_RECORDED DATA_

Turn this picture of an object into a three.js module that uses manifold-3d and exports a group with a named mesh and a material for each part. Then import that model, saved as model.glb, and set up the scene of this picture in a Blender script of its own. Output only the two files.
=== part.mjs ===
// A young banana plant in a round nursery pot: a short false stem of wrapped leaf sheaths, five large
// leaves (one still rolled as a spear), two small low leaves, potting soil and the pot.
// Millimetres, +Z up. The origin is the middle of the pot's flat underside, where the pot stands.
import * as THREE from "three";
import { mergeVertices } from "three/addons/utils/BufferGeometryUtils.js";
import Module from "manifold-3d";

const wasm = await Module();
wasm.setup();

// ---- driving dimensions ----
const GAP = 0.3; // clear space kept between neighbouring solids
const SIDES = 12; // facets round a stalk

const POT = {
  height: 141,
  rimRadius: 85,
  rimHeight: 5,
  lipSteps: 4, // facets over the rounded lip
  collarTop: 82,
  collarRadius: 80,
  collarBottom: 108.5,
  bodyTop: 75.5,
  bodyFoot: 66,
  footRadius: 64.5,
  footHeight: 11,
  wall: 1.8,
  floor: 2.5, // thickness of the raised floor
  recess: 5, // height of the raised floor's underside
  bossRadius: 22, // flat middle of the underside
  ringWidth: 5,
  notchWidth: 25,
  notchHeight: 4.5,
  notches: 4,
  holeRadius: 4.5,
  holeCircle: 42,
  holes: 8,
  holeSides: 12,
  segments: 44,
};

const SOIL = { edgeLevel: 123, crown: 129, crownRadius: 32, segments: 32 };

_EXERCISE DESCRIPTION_
The listing above should be transcribed in full, exactly as written.

_ANSWER BELOW_
Turn this picture of an object into a three.js module that uses manifold-3d and exports a group with a named mesh and a material for each part. Then import that model, saved as model.glb, and set up the scene of this picture in a Blender script of its own. Output only the two files.
=== part.mjs ===
// A young banana plant in a round nursery pot: a short false stem of wrapped leaf sheaths, five large
// leaves (one still rolled as a spear), two small low leaves, potting soil and the pot.
// Millimetres, +Z up. The origin is the middle of the pot's flat underside, where the pot stands.
import * as THREE from "three";
import { mergeVertices } from "three/addons/utils/BufferGeometryUtils.js";
import Module from "manifold-3d";

const wasm = await Module();
wasm.setup();

// ---- driving dimensions ----
const GAP = 0.3; // clear space kept between neighbouring solids
const SIDES = 12; // facets round a stalk

const POT = {
  height: 141,
  rimRadius: 85,
  rimHeight: 5,
  lipSteps: 4, // facets over the rounded lip
  collarTop: 82,
  collarRadius: 80,
  collarBottom: 108.5,
  bodyTop: 75.5,
  bodyFoot: 66,
  footRadius: 64.5,
  footHeight: 11,
  wall: 1.8,
  floor: 2.5, // thickness of the raised floor
  recess: 5, // height of the raised floor's underside
  bossRadius: 22, // flat middle of the underside
  ringWidth: 5,
  notchWidth: 25,
  notchHeight: 4.5,
  notches: 4,
  holeRadius: 4.5,
  holeCircle: 42,
  holes: 8,
  holeSides: 12,
  segments: 44,
};

const SOIL = { edgeLevel: 123, crown: 129, crownRadius: 32, segments: 32 };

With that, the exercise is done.